Еще более четко обозначились эти две разнонаправленные тенденции в конце эпохи Второго Храма. В полемических целям некоторые современные еврейские историки делают упор на «позитивные» тенденции в отношении иноверцев. Действительно, они несли мощный гуманистический заряд; это касается установлений о запрете обманывать иноверцев (Хулин 946), о раздаче благотворительности без различия между израильтянами и иноверцами (Тосефта Гитин 3:18), о навещении больных иноверцев, их похоронах (Гитин 61а) и т.д.; ценилась мудрость даже исходящая от язычников (Мегилла 16а). Но не следует недооценивать и бытовавшие среди мудрецов мнения прямо противоположного свойства. Если, например, рабби Йехошуа высказывался о возможности получения «удела в грядущем мире» «праведниками народов», то рабби Элиэзер категорически отвергал эту мысль (Тосефта Санхедрин 13:2). Мнение рабби Меира, что иноверец, изучающий Тору, подобен первосвященнику (Сифра Левит 18:5), соседствует с мнением, что иноверец-гой, занимающийся, Торой, достоин смерти (Санхедрин 59а), как и нееврей, соблюдающий субботу. Часто инородцы ставились в правовом отношении, в торговых сделках в неравноправные условия. Можно привести и самые жесткие положения Талмуда, вплоть до призывов убивать «лучшего из гоев», как, у рабби Симона б. Иохаи (Мехилта р. Симона б. Йохаи).

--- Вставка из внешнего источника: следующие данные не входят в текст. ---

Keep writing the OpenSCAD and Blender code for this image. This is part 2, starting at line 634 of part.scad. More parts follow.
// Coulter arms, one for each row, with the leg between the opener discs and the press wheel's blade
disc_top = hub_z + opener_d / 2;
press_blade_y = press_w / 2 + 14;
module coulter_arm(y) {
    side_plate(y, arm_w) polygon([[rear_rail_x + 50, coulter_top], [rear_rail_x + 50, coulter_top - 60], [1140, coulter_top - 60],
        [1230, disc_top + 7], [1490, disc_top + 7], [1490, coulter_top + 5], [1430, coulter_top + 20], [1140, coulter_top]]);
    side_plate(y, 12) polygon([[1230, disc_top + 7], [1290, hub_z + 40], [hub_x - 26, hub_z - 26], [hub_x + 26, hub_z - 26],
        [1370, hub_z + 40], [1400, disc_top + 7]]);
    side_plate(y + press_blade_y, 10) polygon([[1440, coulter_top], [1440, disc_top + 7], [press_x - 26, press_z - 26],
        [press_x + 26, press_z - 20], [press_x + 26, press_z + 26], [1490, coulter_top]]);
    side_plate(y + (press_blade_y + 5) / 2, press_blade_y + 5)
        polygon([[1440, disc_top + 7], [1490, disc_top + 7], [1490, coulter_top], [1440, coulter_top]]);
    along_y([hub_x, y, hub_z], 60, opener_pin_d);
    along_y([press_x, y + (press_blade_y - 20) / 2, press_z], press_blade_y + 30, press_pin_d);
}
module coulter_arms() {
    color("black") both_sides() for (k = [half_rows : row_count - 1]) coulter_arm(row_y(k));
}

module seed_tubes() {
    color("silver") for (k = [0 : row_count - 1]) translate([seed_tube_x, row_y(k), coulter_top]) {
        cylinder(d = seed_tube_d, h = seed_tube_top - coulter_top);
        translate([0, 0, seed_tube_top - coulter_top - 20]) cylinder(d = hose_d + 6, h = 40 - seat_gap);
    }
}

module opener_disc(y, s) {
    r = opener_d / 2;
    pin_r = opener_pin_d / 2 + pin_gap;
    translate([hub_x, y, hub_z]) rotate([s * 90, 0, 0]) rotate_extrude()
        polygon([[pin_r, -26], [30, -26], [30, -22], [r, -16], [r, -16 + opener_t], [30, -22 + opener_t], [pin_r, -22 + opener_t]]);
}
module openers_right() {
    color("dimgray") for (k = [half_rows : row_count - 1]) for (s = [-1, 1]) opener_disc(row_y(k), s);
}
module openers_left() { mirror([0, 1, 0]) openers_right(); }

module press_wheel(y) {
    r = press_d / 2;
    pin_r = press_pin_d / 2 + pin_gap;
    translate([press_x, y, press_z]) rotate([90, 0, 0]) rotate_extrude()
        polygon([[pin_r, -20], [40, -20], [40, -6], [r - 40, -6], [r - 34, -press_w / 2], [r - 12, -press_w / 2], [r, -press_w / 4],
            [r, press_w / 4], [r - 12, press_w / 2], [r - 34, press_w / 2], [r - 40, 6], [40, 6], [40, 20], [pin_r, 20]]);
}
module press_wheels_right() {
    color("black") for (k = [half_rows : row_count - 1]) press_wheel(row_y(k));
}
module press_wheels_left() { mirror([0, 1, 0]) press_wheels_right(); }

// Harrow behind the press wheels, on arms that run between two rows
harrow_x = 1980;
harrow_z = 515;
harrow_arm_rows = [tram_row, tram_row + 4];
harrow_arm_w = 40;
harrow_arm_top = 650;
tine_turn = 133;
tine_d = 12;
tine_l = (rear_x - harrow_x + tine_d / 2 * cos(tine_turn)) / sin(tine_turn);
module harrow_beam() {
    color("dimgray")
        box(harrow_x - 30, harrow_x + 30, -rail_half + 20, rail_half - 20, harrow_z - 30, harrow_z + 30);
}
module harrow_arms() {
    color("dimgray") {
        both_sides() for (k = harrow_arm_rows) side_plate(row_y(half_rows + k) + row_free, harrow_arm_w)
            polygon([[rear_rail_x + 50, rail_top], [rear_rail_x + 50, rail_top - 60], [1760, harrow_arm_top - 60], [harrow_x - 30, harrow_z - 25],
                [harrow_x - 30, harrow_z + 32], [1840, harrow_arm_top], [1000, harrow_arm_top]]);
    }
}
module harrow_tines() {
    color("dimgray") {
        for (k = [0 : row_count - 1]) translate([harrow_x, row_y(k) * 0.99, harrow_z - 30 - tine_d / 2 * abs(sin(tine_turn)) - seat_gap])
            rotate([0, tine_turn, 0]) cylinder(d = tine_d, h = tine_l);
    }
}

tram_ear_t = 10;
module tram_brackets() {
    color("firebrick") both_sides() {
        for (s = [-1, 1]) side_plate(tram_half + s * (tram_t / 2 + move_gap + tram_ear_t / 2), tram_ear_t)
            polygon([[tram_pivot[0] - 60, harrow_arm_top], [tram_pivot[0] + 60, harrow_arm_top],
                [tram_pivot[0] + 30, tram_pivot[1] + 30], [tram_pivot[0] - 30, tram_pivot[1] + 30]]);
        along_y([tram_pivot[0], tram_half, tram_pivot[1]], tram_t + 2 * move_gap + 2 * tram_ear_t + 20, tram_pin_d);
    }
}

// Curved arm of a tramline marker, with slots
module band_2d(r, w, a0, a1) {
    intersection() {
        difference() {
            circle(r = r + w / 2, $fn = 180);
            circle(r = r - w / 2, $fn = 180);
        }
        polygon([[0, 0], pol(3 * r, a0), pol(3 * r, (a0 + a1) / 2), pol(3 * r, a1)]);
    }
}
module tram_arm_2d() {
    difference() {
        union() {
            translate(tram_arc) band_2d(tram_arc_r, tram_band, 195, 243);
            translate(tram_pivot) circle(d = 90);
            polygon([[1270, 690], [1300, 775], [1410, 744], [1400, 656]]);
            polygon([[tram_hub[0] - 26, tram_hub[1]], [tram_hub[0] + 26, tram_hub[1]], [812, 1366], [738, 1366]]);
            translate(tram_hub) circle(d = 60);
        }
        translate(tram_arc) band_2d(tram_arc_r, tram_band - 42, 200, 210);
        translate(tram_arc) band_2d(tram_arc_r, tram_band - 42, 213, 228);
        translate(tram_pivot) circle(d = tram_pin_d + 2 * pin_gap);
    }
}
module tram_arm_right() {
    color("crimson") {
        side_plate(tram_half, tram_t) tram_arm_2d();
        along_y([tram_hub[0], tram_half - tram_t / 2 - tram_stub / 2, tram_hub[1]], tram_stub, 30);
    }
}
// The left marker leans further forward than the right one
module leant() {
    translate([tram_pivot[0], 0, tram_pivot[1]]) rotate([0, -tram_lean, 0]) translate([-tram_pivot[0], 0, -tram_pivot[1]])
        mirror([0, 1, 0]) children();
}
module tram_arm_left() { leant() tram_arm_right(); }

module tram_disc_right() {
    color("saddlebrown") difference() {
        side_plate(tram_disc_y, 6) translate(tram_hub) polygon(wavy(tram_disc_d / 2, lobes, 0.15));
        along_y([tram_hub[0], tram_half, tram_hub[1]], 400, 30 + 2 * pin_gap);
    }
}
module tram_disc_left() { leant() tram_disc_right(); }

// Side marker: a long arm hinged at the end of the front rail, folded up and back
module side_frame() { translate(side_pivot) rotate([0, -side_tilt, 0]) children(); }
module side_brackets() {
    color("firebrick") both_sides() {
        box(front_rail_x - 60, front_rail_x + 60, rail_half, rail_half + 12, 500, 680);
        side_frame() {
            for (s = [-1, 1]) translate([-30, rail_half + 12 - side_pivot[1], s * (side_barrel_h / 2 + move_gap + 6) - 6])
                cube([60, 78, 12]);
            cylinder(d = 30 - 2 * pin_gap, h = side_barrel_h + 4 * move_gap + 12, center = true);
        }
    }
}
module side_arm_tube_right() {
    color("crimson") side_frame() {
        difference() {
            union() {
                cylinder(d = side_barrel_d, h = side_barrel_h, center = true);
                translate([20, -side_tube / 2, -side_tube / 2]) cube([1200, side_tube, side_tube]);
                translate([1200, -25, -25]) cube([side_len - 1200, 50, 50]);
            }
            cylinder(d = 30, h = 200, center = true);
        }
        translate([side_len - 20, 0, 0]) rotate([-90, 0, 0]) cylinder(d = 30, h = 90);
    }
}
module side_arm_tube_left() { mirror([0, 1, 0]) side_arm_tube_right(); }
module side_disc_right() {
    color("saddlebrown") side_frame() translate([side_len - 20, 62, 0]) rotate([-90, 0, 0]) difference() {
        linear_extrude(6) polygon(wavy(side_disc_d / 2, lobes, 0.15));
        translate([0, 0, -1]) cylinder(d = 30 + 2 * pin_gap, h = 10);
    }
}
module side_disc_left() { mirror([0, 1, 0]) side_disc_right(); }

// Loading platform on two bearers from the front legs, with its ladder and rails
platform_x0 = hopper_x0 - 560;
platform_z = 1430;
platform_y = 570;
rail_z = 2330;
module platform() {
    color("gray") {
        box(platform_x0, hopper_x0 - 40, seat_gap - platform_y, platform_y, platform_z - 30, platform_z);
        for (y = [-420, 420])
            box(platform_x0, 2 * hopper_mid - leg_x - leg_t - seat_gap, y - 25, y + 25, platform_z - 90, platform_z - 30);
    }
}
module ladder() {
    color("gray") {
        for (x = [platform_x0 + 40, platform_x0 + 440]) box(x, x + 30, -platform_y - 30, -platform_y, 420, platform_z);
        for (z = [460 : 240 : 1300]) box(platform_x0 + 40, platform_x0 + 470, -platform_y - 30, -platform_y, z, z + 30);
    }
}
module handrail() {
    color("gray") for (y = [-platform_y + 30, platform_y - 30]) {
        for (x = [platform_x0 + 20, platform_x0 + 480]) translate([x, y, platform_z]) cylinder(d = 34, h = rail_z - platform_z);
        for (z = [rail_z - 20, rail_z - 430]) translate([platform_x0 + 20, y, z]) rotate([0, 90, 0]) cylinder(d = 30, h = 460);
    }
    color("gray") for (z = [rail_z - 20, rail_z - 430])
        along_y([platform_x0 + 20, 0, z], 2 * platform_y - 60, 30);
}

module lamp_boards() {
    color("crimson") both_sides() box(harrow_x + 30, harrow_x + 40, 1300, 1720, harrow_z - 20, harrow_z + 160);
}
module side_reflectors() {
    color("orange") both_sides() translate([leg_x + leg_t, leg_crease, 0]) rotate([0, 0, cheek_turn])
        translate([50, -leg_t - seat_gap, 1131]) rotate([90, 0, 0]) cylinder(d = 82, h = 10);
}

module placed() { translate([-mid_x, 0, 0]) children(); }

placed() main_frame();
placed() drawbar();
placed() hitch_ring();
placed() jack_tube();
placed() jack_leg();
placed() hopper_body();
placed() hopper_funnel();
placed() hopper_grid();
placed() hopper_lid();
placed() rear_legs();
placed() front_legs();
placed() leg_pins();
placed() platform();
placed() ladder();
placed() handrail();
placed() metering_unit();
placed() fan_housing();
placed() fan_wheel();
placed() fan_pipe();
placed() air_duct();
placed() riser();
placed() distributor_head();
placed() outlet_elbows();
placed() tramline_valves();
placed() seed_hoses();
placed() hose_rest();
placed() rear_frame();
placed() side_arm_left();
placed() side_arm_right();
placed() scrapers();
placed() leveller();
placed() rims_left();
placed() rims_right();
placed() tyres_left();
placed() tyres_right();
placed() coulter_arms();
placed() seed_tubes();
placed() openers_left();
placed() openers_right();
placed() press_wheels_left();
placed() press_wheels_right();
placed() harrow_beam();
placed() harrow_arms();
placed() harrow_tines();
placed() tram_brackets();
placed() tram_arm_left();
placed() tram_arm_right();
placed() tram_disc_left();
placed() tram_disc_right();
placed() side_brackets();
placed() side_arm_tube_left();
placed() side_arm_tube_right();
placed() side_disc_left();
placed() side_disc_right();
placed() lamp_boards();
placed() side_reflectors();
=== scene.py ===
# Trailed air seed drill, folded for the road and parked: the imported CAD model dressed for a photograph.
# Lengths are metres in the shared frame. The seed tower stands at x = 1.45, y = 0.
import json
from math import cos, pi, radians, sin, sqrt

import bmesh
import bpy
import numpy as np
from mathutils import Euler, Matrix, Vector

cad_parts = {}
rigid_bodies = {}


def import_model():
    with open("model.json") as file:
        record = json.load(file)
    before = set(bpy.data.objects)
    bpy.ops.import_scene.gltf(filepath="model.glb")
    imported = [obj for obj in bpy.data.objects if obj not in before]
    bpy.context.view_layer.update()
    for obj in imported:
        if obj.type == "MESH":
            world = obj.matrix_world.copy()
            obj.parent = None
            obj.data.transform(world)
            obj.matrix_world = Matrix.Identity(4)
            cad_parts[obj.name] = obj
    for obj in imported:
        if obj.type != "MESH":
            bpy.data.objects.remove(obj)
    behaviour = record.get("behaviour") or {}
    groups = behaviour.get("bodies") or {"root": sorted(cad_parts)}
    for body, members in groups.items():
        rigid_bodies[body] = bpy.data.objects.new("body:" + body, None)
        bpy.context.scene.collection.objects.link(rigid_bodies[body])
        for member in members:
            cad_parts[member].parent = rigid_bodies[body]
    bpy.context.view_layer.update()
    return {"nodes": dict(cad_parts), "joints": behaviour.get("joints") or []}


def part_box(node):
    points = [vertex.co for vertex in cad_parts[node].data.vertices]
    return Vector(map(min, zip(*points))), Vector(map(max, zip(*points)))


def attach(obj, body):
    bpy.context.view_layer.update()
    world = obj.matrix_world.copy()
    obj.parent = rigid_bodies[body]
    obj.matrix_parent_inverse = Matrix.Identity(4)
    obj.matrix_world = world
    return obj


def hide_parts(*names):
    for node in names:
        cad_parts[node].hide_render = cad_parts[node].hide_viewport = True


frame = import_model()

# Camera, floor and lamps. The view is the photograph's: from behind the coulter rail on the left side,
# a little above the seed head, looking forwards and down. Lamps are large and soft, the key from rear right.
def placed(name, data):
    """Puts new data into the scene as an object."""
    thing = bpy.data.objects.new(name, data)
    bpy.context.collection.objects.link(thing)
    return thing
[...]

Разумеется, все приведенные высказывания следует рассматривать, исходя из сопутствующих им обстоятельств. Так, Симон б. Иохаи произнес свои слова, когда на его глазах римляне заживо сдирали кожу, с его любимого учителя рабби Акивы. Неизбежное сосуществование двух указанных тенденций, в раввинистическом иудаизме и повседневной жизни евреев того времени носит объективный характер. При ухудшении социально-политических и экономических условий неизбежно усиливается позитивная тенденция, т.е. наблюдается рост религиозной терпимости в богословском и практическом плане (что блестяще показал в своих работах Я. Кац), хотя это лишь в малой степени спасало евреев в последующие века. Но и в столь неблагоприятных условиях присутствующая в иудаизме эксклюзивистская тенденция проявлялась на практике, пусть и в несравненно меньшей степени, чем в исламе и христианстве. Подобное явление в исторической самой угнетенной общины, пережившей в итоге Холокост, с особой силой свидетельствует об опасности этой тенденции.

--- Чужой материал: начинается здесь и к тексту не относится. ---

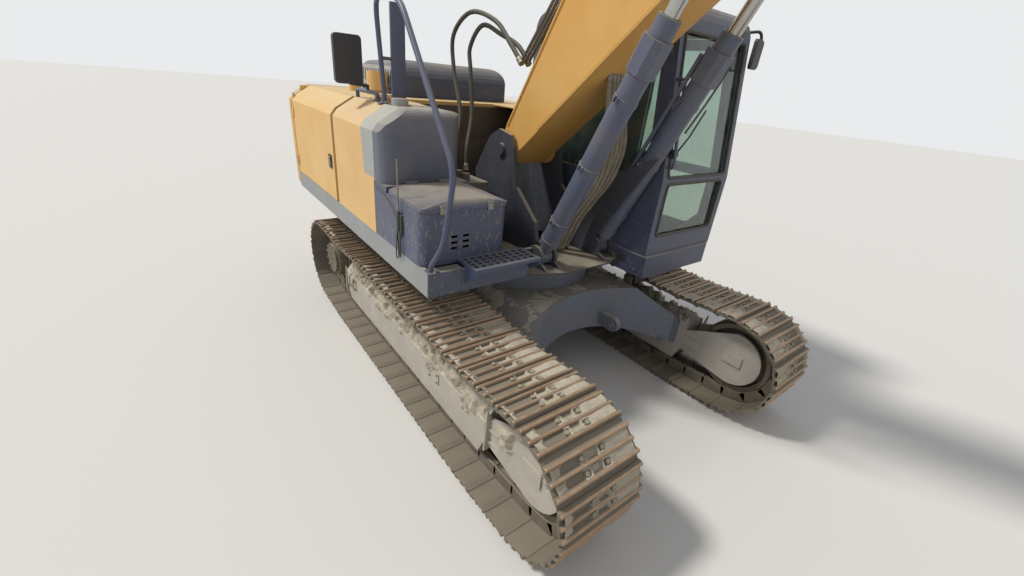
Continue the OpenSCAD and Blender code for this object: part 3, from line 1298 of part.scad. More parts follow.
// Bucket: side view from its pin, towards the teeth and away from them
lip = [1290, 0];
heel = [643, -91];
heel_r = 500;
bucket_line = concat([lip], arc(heel, heel_r, -33, -178, 12), [[150, 0]]);
function shell_line(t) = concat([lip + [-8, -4]], arc(heel, heel_r - t, -33, -178, 12),
    [[150 + t, 60], [lip[0], 60]]);
ear_in = bar_in + bar_t + move_gap;
module bucket_place() {
    translate(bucket_pin) rotate(tip_dir) mirror([0, 1]) children();
}
module bucket() {
    ear_at = [ear_gap * cos(tip_dir - ear_dir), ear_gap * sin(tip_dir - ear_dir)];
    color(blue_grey) {
        plate_y(-bucket_w / 2, bucket_w / 2) bucket_place() difference() {
            polygon(bucket_line);
            polygon(shell_line(bucket_plate));
        }
        plates_y(bucket_w / 2 - bucket_plate, bucket_w / 2) bucket_place() polygon(bucket_line);
        // Ears round the two pins
        plates_y(ear_in, ear_in + 36) bucket_place() difference() {
            polygon(concat(arc([0, 0], 92, 60, 150, 5), arc(ear_at, 84, 120, 260, 6),
                [[150, -420], [330, -430], [300, -60], [200, 10]]));
            translate(heel) circle(r = heel_r - bucket_plate / 2, $fn = 96);
        }
        // Side cutters at the front of the side plates
        plates_y(bucket_w / 2 - 1, bucket_w / 2 + 16) bucket_place()
            polygon([[880, -70], [900, 6], [1060, 22], [1250, 14], [1290, -30], [1200, -130]]);
        // Wear bars under the heel
        for (y = [-380, -130, 120, 350]) plate_y(y, y + 30) bucket_place() difference() {
            polygon(concat(arc(heel, heel_r + 22, -36, -110, 10), arc(heel, heel_r - 2, -110, -36, 10)));
        }
    }
    color(steel) {
        pin_y(bucket_pin, 42, -ear_in - 60, ear_in + 60);
        pins_y(bucket_pin, 70, arm_w / 2 + move_gap, ear_in + 1);
        pin_y(link_ear, 36, -ear_in - 50, ear_in + 50);
        // Cutting edge and teeth
        plate_y(-bucket_w / 2 - 4, bucket_w / 2 + 4) bucket_place()
            polygon([[1230, -36], [1320, 0], [1312, 24], [1215, 0]]);
        for (i = [0:bucket_teeth - 1]) {
            y = -bucket_w / 2 + 60 + i * (bucket_w - 120) / (bucket_teeth - 1);
            plate_y(y - 38, y + 38) bucket_place() polygon([[1300, -34], [bucket_reach, -4],
                [bucket_reach, 6], [1300, 38]]);
            // Adapter that carries the tooth
            plate_y(y - 52, y + 52) bucket_place() polygon([[1180, -40], [1225, -62], [1345, -40],
                [1345, 40], [1235, 48],
                [1180, 16]]);
        }
    }
}

x_frame();
track_frame(-1);  // track_frame_right
track_frame(1);  // track_frame_left
track(-1);  // track_right
track(1);  // track_left
sprockets();
idlers();
rollers(-1);  // rollers_right
rollers(1);  // rollers_left
slew_ring();
main_frame();
deck_skirt();
counterweight();
engine_block();
radiator();
house_panels();
hydraulic_tank();
fuel_tank();
toolbox();
control_valve();
deck_step();
handrails();
mirror_part();  // mirror
air_cleaner();
cab_shell();
cab_glass();
seat_base();
seat_cushions();
cab_controls();
cab_door();
cab_door_glass();
engine_hood();
pump_door();
battery_door();
radiator_door();
toolbox_lid();
boom();
boom_pipes();
boom_barrels();
boom_rods();
arm();
arm_barrel();
arm_rod();
bucket_barrel();
bucket_rod();
rocker_bars();
bucket_link();
bucket();
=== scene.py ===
# Crawler excavator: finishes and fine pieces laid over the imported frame
import math

import bmesh
import bpy
from mathutils import Matrix, Vector, noise
from mathutils.bvhtree import BVHTree


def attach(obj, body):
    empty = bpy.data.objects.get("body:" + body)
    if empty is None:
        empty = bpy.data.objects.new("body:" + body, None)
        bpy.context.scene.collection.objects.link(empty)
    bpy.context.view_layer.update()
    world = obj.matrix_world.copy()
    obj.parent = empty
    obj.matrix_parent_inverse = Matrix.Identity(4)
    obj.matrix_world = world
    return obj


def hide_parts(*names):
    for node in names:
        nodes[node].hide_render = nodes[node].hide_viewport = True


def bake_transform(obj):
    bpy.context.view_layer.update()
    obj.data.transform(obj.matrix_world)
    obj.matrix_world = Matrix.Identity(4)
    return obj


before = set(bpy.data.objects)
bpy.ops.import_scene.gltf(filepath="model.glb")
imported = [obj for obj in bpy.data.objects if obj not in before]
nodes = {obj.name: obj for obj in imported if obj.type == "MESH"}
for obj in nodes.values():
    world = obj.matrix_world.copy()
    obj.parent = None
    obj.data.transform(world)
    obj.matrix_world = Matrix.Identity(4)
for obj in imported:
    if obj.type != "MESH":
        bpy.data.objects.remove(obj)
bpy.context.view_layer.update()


# Camera and studio
PHOTO_PLACE = (2.973, -2.507, 2.442)
# The way that the camera looks, how far down, and its roll, in degrees
PHOTO_AZIMUTH, PHOTO_DOWN, PHOTO_ROLL = 140.81, 25.65, 5.68
# Its focal length and the picture's width, in pixels
PHOTO_FOCAL, PHOTO_WIDE = 431.7, 1024


def photo_camera():
    """The camera where the photograph was taken from."""
    azimuth, down, roll = (math.radians(a) for a in (PHOTO_AZIMUTH, PHOTO_DOWN, PHOTO_ROLL))
    ahead = Vector((math.cos(down) * math.cos(azimuth), math.cos(down) * math.sin(azimuth), -math.sin(down)))
    right = ahead.cross(Vector((0, 0, 1))).normalized()
    up = right.cross(ahead)
    across = math.cos(roll) * right + math.sin(roll) * up
    tall = math.cos(roll) * up - math.sin(roll) * right
    lens = bpy.data.cameras.new("photo_camera")
    lens.sensor_width = 36
    lens.lens = lens.sensor_width * PHOTO_FOCAL / PHOTO_WIDE
    lens.clip_start, lens.clip_end = 0.05, 300
    seat = bpy.data.objects.new("photo_camera", lens)
    bpy.context.scene.collection.objects.link(seat)
    turn = Matrix((across, tall, -ahead)).transposed().to_4x4()
    seat.matrix_world = Matrix.Translation(PHOTO_PLACE) @ turn
    bpy.context.scene.camera = seat


def linear(code):
    """An sRGB hex colour as the linear values that a shader takes."""
    parts = [int(code[i:i + 2], 16) / 255 for i in (0, 2, 4)]
    return tuple(c / 12.92 if c <= 0.04045 else ((c + 0.055) / 1.055) ** 2.4 for c in parts) + (1,)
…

Не говоря уже о жестоких завоевательных, войнах в период освоения Ханаана, укажем на насильственную иудаизацию завоеванных территорий при Хасмонеях во II—I вв. до н.э., а в христианскую эпоху — на насильственное обращение христиан Химьярского царства при царе Зу Нувасе в начале VI в. В немалой степени религиозная нетерпимость проявлялась и во внутренней политике еврейского государства, например, при тех же Хасмонеях.
Заметим, что уже в наше время древнее понятие нечистоты иноверцев определяет правила повседневной жизни иудейских групп ортодоксального толка. Вспомним о деятельности покойного Меира Кахане. Что как не религиозный экстремизм послужил одной из главных причин гибели Ицхака Рабина? А действия иммигрантки-фанатички из России, которая спровоцировала беспорядки среди арабов, изобразив пророка Мухаммеда в виде свиньи?

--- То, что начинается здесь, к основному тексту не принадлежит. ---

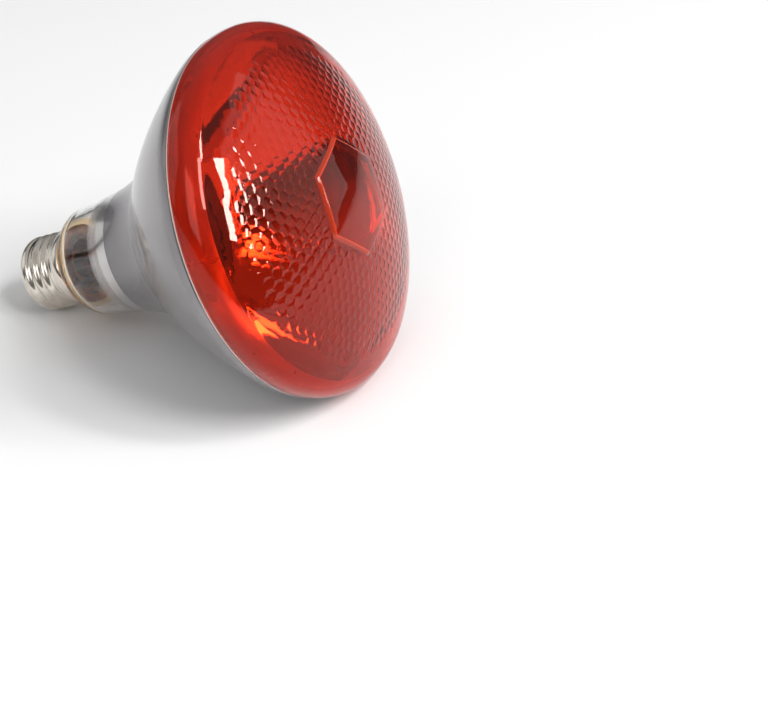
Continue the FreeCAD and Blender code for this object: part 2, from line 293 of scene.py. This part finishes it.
# Outline of the glass

bulb = {
    "diameter": 121.0, "rimHeight": 115.7, "rimRound": 7.75, "domeTop": 137.1, "seamHeight": 110.9,
    "edgeRound": 19.0, "edgeSlope": 31.0, "creaseHeight": 69.5, "creaseDiameter": 55.7, "creaseRound": 5.0,
    "flareHeight": 44.7, "neckDiameter": 38.0, "neckTaper": 6.1, "shoulderRound": 8.0,
    "shoulderHeight": 33.9, "seatSlope": 63.7, "sealHeight": 16.0, "wall": 2.4, "seamLip": 0.35,
    "shoulderSteps": 9, "flareSteps": 12, "creaseSteps": 5, "bowlSteps": 24, "edgeSteps": 6, "steps": 144,
    "seatTop": 28.7, "filmStart": 44.0, "filmThicker": 48.0, "filmFull": 52.0,
    "looks": ["clear", "filmEdge", "filmFade", "silvered", "mirror", "seat"],
}
taper = radians(bulb["neckTaper"])
edgeSlope = radians(bulb["edgeSlope"])
seatSlope = radians(bulb["seatSlope"])
shoulderCentre = Vector((bulb["neckDiameter"] / 2 - bulb["shoulderRound"], bulb["shoulderHeight"]))
neckStart = shoulderCentre + wallNormal(taper) * bulb["shoulderRound"]
neckEnd = Vector((neckStart.x + (bulb["flareHeight"] - neckStart.y) * tan(taper), bulb["flareHeight"]))
crease = Vector((bulb["creaseDiameter"] / 2, bulb["creaseHeight"]))
edgeCentre = Vector((bulb["diameter"] / 2 - bulb["edgeRound"], bulb["rimHeight"]))
edgeStart = edgeCentre + wallNormal(edgeSlope) * bulb["edgeRound"]
flareChord = crease - neckEnd
flareRadius = flareChord.length / (2 * sin(atan2(flareChord.x, flareChord.y) - taper))
flareCentre = neckEnd + wallNormal(taper) * flareRadius
bowlChord = edgeStart - crease
bowlRadius = bowlChord.length / (2 * sin(atan2(bowlChord.x, bowlChord.y) - edgeSlope))
bowlCentre = edgeStart - wallNormal(edgeSlope) * bowlRadius


def circlesMeet(centreA, radiusA, centreB, radiusB, nearby):
    gap = centreB - centreA
    along = (gap.length**2 + radiusA**2 - radiusB**2) / (2 * gap.length)
    across = sqrt(radiusA**2 - along**2)
    offset = Vector((-gap.y, gap.x)) * (across / gap.length)
    foot = centreA + gap * (along / gap.length)
    return min(foot + offset, foot - offset, key=lambda point: (point - nearby).length)


def slopeOf(direction):
    return atan2(-direction.y, direction.x)


creaseCentre = circlesMeet(flareCentre, flareRadius - bulb["creaseRound"],
                           bowlCentre, bowlRadius + bulb["creaseRound"], crease)
creaseStart = slopeOf(flareCentre - creaseCentre)
creaseEnd = slopeOf(creaseCentre - bowlCentre)
rimCentre = Vector((bulb["diameter"] / 2 - bulb["rimRound"], bulb["rimHeight"]))
domeRise = bulb["domeTop"] - bulb["rimHeight"]
domeRadius = (domeRise**2 - bulb["rimRound"]**2 + rimCentre.x**2) / (2 * (domeRise - bulb["rimRound"]))
domeCentre = Vector((0, bulb["domeTop"] - domeRadius))
domeReach = atan2(rimCentre.x, rimCentre.y - domeCentre.y)
domeEdge = domeReach - pi / 2


def seamSlope(inset):
    return asin((bulb["rimHeight"] - bulb["seamHeight"]) / (bulb["edgeRound"] - inset))


def seamPoint(inset):
    return edgeCentre + wallNormal(seamSlope(inset)) * (bulb["edgeRound"] - inset)


def bulbWall(inset):
    return (arcPoints(shoulderCentre, bulb["shoulderRound"] - inset, seatSlope, taper, bulb["shoulderSteps"])
            + arcPoints(flareCentre, -flareRadius - inset, taper, creaseStart, bulb["flareSteps"])
            + arcPoints(creaseCentre, -bulb["creaseRound"] - inset, creaseStart, creaseEnd,
                        bulb["creaseSteps"])[1:]
            + arcPoints(bowlCentre, bowlRadius - inset, creaseEnd, edgeSlope, bulb["bowlSteps"])[1:]
            + arcPoints(edgeCentre, bulb["edgeRound"] - inset, edgeSlope, seamSlope(inset),
                        bulb["edgeSteps"])[1:])


def bulbLook(face):
    middle = face.calc_center_median()
    if middle.z < bulb["seatTop"]:
        return "seat"
    if middle.z < bulb["filmStart"]:
        return "clear"
    if middle.z < bulb["filmThicker"]:
        return "filmEdge"
    if middle.z < bulb["filmFull"]:
        return "filmFade"
    return "silvered" if face.normal.xy.dot(middle.xy) > 0 else "mirror"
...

Мы не можем повернуть историю вспять, точно так же как не можем предъявлять счет нашим предкам — к какой бы религии они ни принадлежали. Их религиозная и повседневная жизнь характеризовалась особыми историческими обстоятельствами, особым менталитетом — тем древним и средневековым миросозерцанием, которое и определило печальную историю человечества. Остается лишь горестно вздохнуть о миллионах убитых и воздавать им вечную память. Однако мы, ныне живущие, знающие о Холокосте и способные уважать религиозную свободу другого, должны задуматься над тем, чтобы отказаться от эксклюзивистской модели религиозного сознания, ставящую одного человека над другим. Ее опасность в том, что при благоприятных условиях даже легкое ощущение своего превосходства над другими способно привести к Холокосту. Конкретно отказ от эксклюзивистской модели может найти (и находит) отражение в: 1) новых подходах к сотериологии, в частности, в усвоении плюралистического подхода; 2) в полном отказе от миссионерства; 3) в недопустимости проявления чувств пренебрежения и даже иронии по отношению к представителям других религий (даже к язычеству); 4) в желании понять и искренне узнать другого. Возможно, столь радикальные требования в настоящее время невыполнимы из-за нашей к ним неподготовленности. Но только на этом пути мы сможем совершить радикальный поворот в истории и тем самым исполнить свой долг перед бесчисленными жертвами Холокоста.